Heureusement que le replay existe… Arte a encore surpris avec le choix de programmation de sa nouvelle série, Cannabis : six épisodes en deux jeudis, et hop, au suivant. Ce fut déjà le cas avec la saison 3 d'Ainsi soient-ils, on suppose donc qu'il y a là une certaine forme de cohérence, même si, il faut bien l'avouer, son sens nous échappe… D'autant que Cannabis est un objet parfois fragile, dont l'évolution au fil des épisodes s'épanouit, et qui mériterait d'avoir le temps nécessaire à son installation. C'est le principe d'une série : on s'y attache pour quelques petits détails, puis on grandit, on progresse ensemble, elle et nous.
Les petits détails qui font mouche dans cette première série produite par Tabo Tabo (la société de Tonie Marshall), créée par Hamid Hlioua et réalisée par Lucie Borleteau (Fidelio, l'odyssée d'Alice) ? Un jeune dealer à la grâce inouïe (Yasin Houicha, une révélation) qui nous guide de dos, dans sa cité, aux premières minutes de cette fresque sociale et familiale, nous initiant aux rudiments du trafic de cannabis. Une envie criante de brasser toutes les couleurs de peau, les langues (français, arabe, espagnol), les accents, les physiques, les musiques (du ragga à l'opéra). Un goût pour le romanesque, une certaine forme d'outrance même - avec un personnage de méchant ultime, qui pourra irriter -, surprenants en territoire français.
Cannabis ne se cantonne d'ailleurs pas à nos provinces, il faut prendre l'air, et l'on y suivra le gracieux Shams et les autres jusqu'à Marbella, ou au Maroc. Mais le parcours est parfois accidenté. Il y a des scènes qui s'écroulent, d'autres qui s'envolent. Après un moment où un type dira mécaniquement à une fille : «Je suis qui pour toi ? Juste un mec qui te baise, c'est ça ?», il n'en faudra pas beaucoup pour se retrouver bouleversé par un long panoramique indolent dans une boîte de strip-tease… On sent que tout le monde, là, est en train d'apprendre à faire une série. C'est vivant et émouvant.

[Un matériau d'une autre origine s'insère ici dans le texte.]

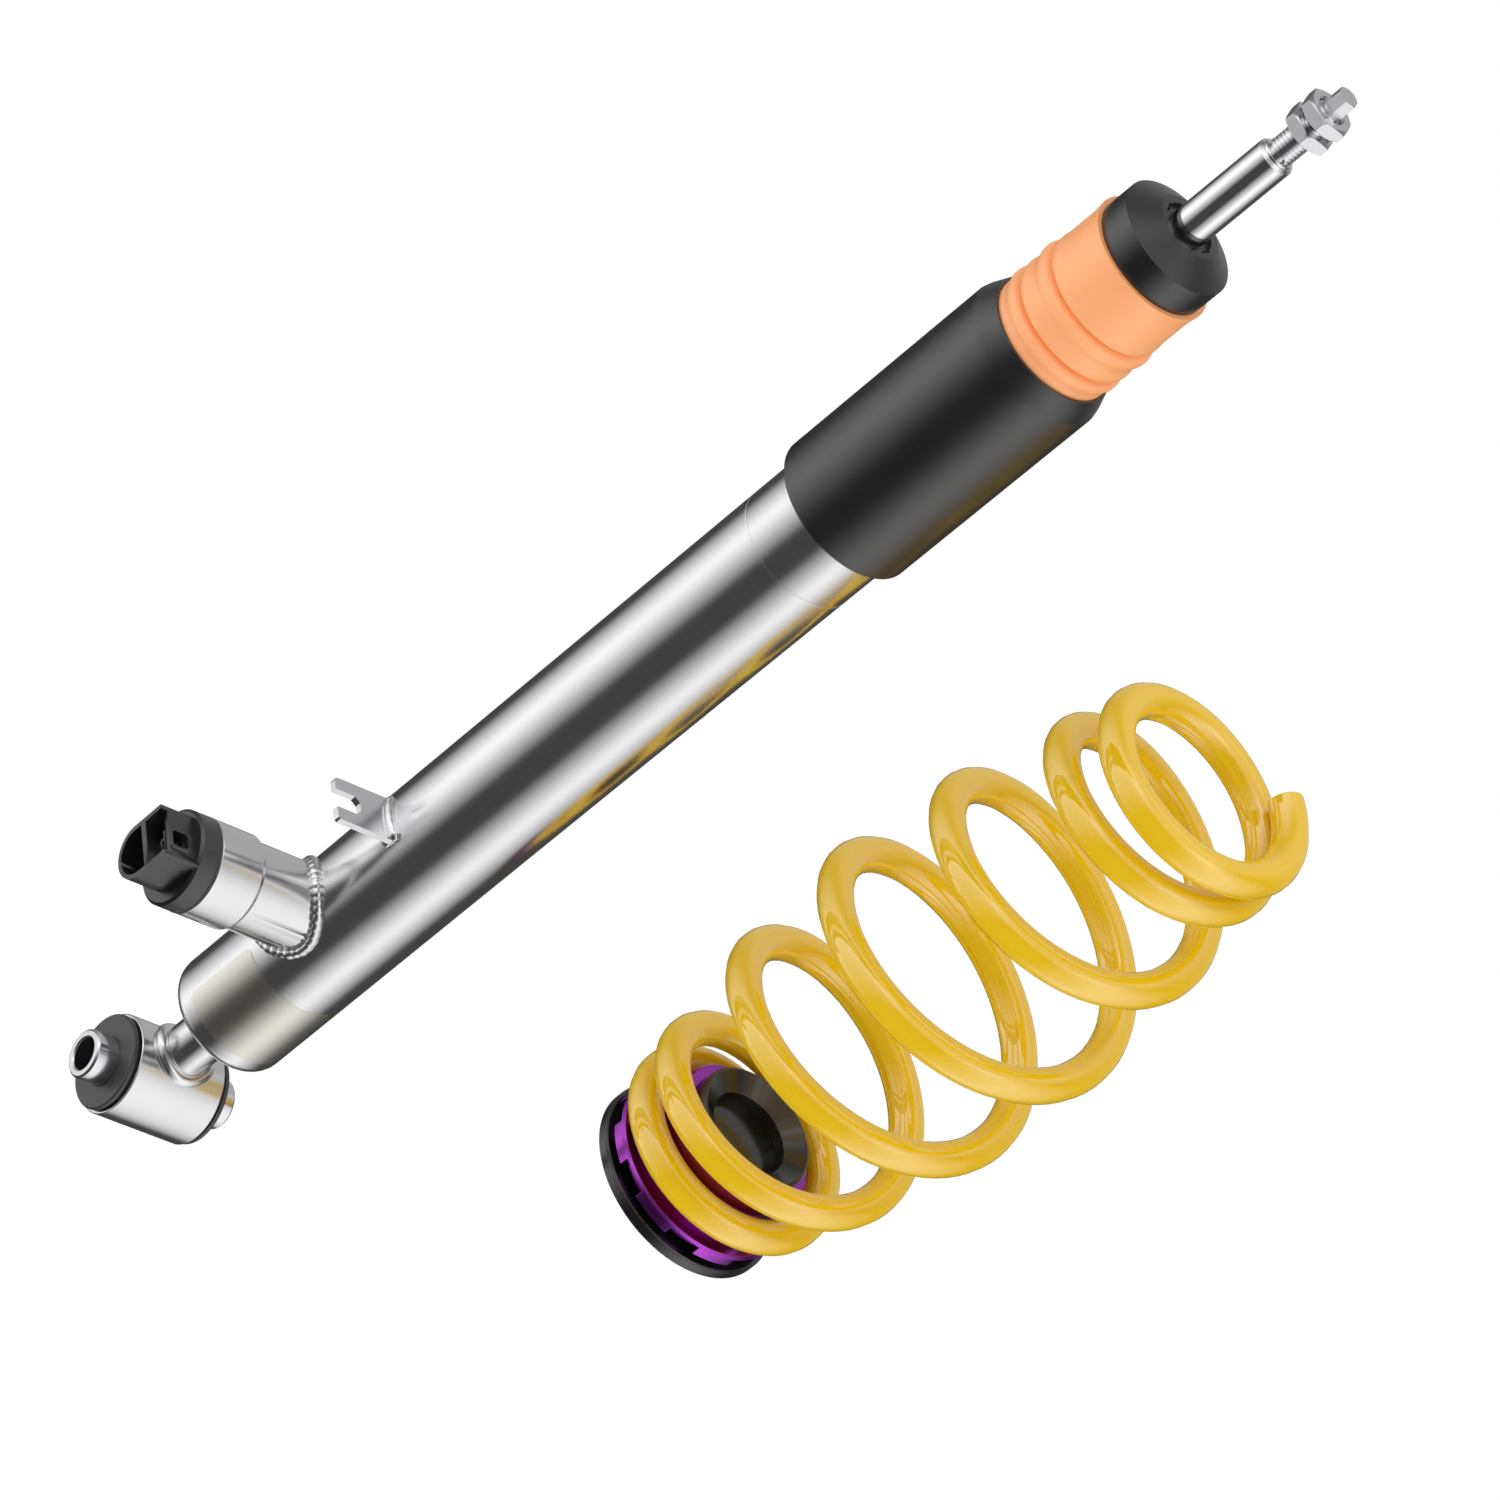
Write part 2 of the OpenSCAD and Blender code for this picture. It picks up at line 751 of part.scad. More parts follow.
module bump_stop() {
    bore = rod_r + 0.5;
    plain_r = 23.2;
    valley = 1.1;
    color([1.0, 0.71, 0.47]) difference() {
        union() {
            bar(bead_r - 1, stop_bottom, stop_top);
            for (z = [482.2, 495.4])
                rotate_extrude() translate([bead_r - 4, z]) circle(r = 4, $fn = 40);
        }
        pipe(plain_r, bead_r + cut, 506, stop_top + cut);
        for (z = [488, 502.8])
            rotate_extrude() translate([bead_r - 0.6, z]) circle(r = valley, $fn = 32);
        pipe(mouth_r - 0.1, bead_r + cut, mouth_z - 6, mouth_z + 0.6);
        bar(bore, stop_bottom - cut, stop_top + cut);
    }
}

module bump_cap() {
    shoulder = 537.5;
    face_r = 12.4;
    recess_r = 9.6;
    recess = 1.5;
    color([0.06, 0.06, 0.06]) rotate_extrude() polygon([
        [rod_r + running_gap, stop_top], [cap_r, stop_top], [cap_r, shoulder],
        [face_r, cap_top], [recess_r, cap_top], [recess_r - 0.5, cap_top - recess],
        [rod_r + running_gap, cap_top - recess]]);
}

module dust_tube() {
    bore = dust_r - dust_wall;
    edge = 1.2;
    shoulder = 470;
    color([0.1, 0.1, 0.1]) rotate_extrude() polygon([
        [bore, dust_bottom], [dust_r - edge, dust_bottom], [dust_r, dust_bottom + edge],
        [dust_r, shoulder], [dust_r - 0.6, shoulder + 2.5], [mouth_r + 1, mouth_z],
        [mouth_r, mouth_z], [mouth_r, mouth_z - 5], [bore, shoulder - 1]]);
}

/* Spring and height adjuster */

module coil_spring() {
    color([0.94, 0.76, 0.08])
        swept_wire([for (i = [0 : cut_index + 1]) coil_path[i]],
                   [spring_x, spring_y], wire_r, wire_sides);
}

module spring_top_coil() {
    before = coil_path[cut_index - 1];
    after = coil_path[cut_index + 1];
    start = coil_path[cut_index] + cut_gap * unit(after - before);
    color([0.94, 0.76, 0.08])
        swept_wire(concat([before, start], [for (i = [cut_index + 1 : coil_steps + 2]) coil_path[i]]),
                   [spring_x, spring_y], wire_r, wire_sides);
}

module adjuster_collar() {
    bore = core_r + running_gap;
    pitch = 360 / collar_teeth;
    color([0.55, 0.2, 0.68]) at_spring() difference() {
        rotate_extrude() polygon([
            [bore, collar_low], [collar_r - 0.5, collar_low], [collar_r, collar_low + 0.5],
            [collar_r, seat_z - 1], [collar_r - 1, seat_z], [hub_r, seat_z],
            [hub_r, hub_top - 1], [hub_r - 1, hub_top], [bore, hub_top]]);
        for (i = [0 : collar_teeth - 1])
            rotate([0, 0, start_angle + 90 + (i + 0.5) * pitch - pitch * (1 - tooth_share) / 2])
                translate([0, 0, collar_low - cut])
                    rotate_extrude(angle = pitch * (1 - tooth_share))
                        translate([collar_r - tooth_depth, 0])
                            square([tooth_depth + cut, tooth_h + cut]);
    }
}

bush_sleeve();
adjuster_core();
barrel_tube();
lower_eye();
eye_weld();
bush_rubber();
inner_tube();
intermediate_tube();
base_valve();
rod_guide();
guide_bushing();
rod_seal();
strike_cap();
cable_bracket();
bracket_weld();
valve_branch();
branch_weld();
valve_housing();
valve_body();
solenoid_coil();
valve_seal();
valve_cap();
terminal_pins();
type_label();
valve_plunger();
plunger_spring();
piston_rod();
piston();
piston_band();
valve_shims();
piston_nut();
rebound_stop();
rod_nuts();
bump_stop();
bump_cap();
dust_tube();
coil_spring();
adjuster_collar();
spring_top_coil();
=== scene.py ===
# Rear coilover set: a slim damper with its side valve, bump stop and lower bush, beside a barrel
# spring that stands on its screw height adjuster. Both stand on +Z, and the valve points to -Y.
import json
import math

import bmesh
import bpy
from mathutils import Matrix, Vector


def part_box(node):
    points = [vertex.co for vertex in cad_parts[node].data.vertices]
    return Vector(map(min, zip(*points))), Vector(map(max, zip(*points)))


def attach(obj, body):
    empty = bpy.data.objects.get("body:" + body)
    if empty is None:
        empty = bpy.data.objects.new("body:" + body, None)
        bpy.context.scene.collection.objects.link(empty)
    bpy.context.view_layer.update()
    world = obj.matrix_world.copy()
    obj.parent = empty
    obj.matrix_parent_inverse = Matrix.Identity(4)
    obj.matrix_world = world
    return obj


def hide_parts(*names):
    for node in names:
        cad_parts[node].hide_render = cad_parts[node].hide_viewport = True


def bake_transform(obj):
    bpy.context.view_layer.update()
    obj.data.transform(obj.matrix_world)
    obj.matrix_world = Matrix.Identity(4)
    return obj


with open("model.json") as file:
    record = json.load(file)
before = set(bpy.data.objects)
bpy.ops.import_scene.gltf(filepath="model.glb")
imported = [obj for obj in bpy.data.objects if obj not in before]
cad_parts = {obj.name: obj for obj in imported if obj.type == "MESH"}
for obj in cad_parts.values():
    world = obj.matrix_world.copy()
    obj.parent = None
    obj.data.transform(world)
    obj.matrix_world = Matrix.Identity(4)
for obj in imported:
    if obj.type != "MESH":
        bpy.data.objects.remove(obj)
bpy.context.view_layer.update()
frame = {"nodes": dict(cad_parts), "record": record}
scene = bpy.context.scene
scene.view_settings.view_transform = "Standard"

MM = 0.001
FINE = 128  # sides of a large turned piece
NORMAL = 80
SMALL = 48


# ---- Sizes read from the frame, in millimetres -------------------------------------------------


def low(node):
    return [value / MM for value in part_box(node)[0]]


def high(node):
    return [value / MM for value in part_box(node)[1]]


def radius_about(node, centre_x=0.0):
    return high(node)[0] - centre_x


BARREL_R = radius_about("barrel_tube")
BARREL_LOW = low("barrel_tube")[2]
BARREL_HIGH = high("barrel_tube")[2]
BARREL_WALL = 2.0
EYE_R = radius_about("lower_eye")
EYE_HALF = high("lower_eye")[1]
SLEEVE_R = radius_about("bush_sleeve")
SLEEVE_HALF = high("bush_sleeve")[1]
BUSH_R = frame["record"]["mounts"][0]["dims"]["r_mm"]
NECK_R = 9.75
VALVE_Z = (low("valve_housing")[2] + high("valve_housing")[2]) / 2
BRANCH_R = radius_about("valve_branch")
BRANCH_END = -low("valve_branch")[1]
HOUSING_R = radius_about("valve_housing")
HOUSING_END = -low("valve_housing")[1]
SEAL_END = -low("valve_seal")[1]
HOOD_END = -low("valve_cap")[1]
FLANGE_END = SEAL_END + 8.0
ROD_R = radius_about("piston_rod")
ROD_TIP = high("piston_rod")[2]
SHOULDER_Z = frame["record"]["mounts"][3]["pos_m"][2] / MM
STUD_R = 5.0
STUD_PITCH = 1.5
STUD_END = ROD_TIP - 6.5
STOP_LOW = low("bump_stop")[2]
STOP_HIGH = high("bump_stop")[2]
CAP_R = radius_about("bump_cap")
CAP_HIGH = high("bump_cap")[2]
DUST_R = radius_about("dust_tube")
DUST_LOW = low("dust_tube")[2]
DUST_HIGH = high("dust_tube")[2]
BRACKET_LOW = low("cable_bracket")[2]
BRACKET_HIGH = high("cable_bracket")[2]
BRACKET_TIP = -low("cable_bracket")[1]
BRACKET_HALF = radius_about("cable_bracket")
SPRING_X = (low("adjuster_core")[0] + high("adjuster_core")[0]) / 2
SPRING_Y = (low("adjuster_core")[1] + high("adjuster_core")[1]) / 2
FOOT_R = radius_about("adjuster_core", SPRING_X)
FOOT_Z = low("adjuster_core")[2]
CORE_TOP = high("adjuster_core")[2]
CORE_R = 24.5
CORE_BORE = frame["record"]["mounts"][1]["dims"]["r_mm"]
COLLAR_R = radius_about("adjuster_collar", SPRING_X)
COLLAR_LOW = low("adjuster_collar")[2]
COLLAR_HIGH = high("adjuster_collar")[2]
HUB_R = 29.5
SEAT_Z = FOOT_Z + 13.0
WIRE_R = 6.4


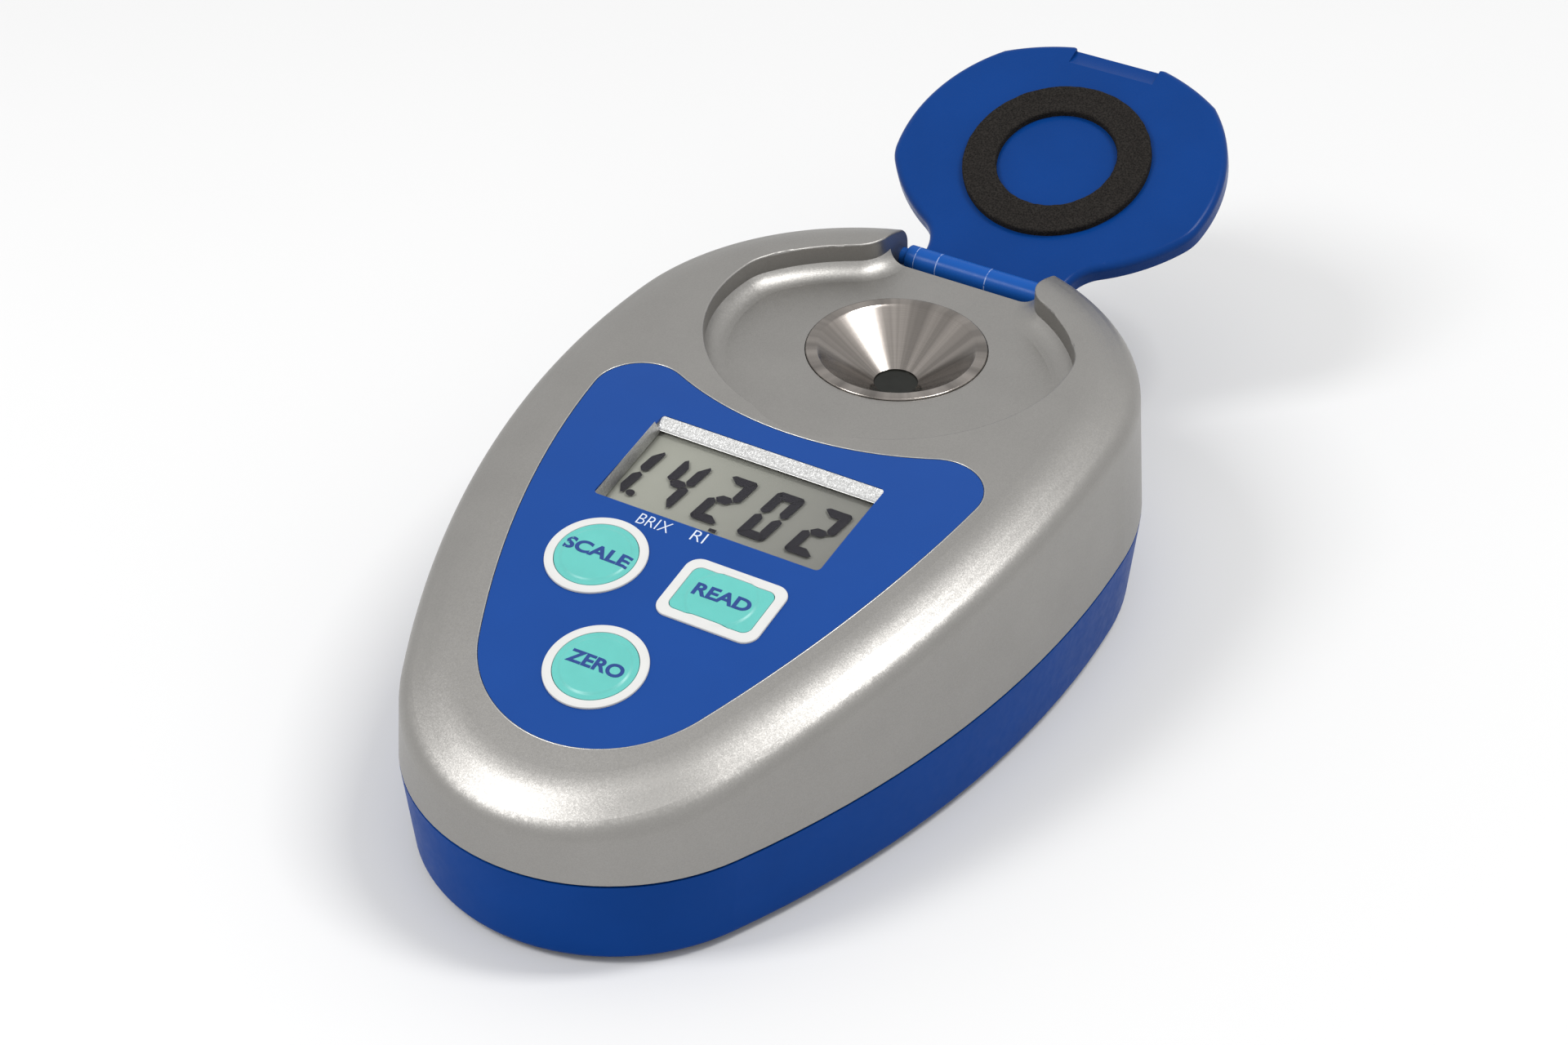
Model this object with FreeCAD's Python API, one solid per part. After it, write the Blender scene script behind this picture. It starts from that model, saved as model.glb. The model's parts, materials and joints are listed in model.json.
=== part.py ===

Il faudra se laisser aller à rencontrer des personnages appelés Morphée ou El Feo, des servantes mutiques et secrètement empoisonneuses, des pères et des fils qui se perdent et se retrouvent, des bourgeoises anglaises catapultées en compagnie de putes à la tête d'un empire illicite. Cette anglaise, c'est la merveilleuse actrice Kate Moran, avec son regard doux et intraitable à la fois, son aristocratie trash, ses accès de tristesse et ses coups de sang, légèrement déplacée dans cet univers - elle vient du cinéma d'auteur et vit le même «décalage» que son personnage. Passer d'une scène avec cette égérie du cinéma lyrique et excessif de Yann Gonzalez (les Rencontres d'après minuit) à une autre où deux lascars se balancent avec un vif naturel des vannes pourries en attendant de refourguer leur matos devant leur barre de HLM, c'est assez ébouriffant. On ne saurait les croiser, ni les uns ni les autres, dans beaucoup de séries françaises. Voilà le projet transversal, déambulatoire, accueillant de Cannabis. Alors, entre certains fils narratifs ou dialogues parfois téléphonés ou expédiés, et les vestiges de tragédie grecque traversés d'éclats contemporains, on choisira de se souvenir en priorité des seconds.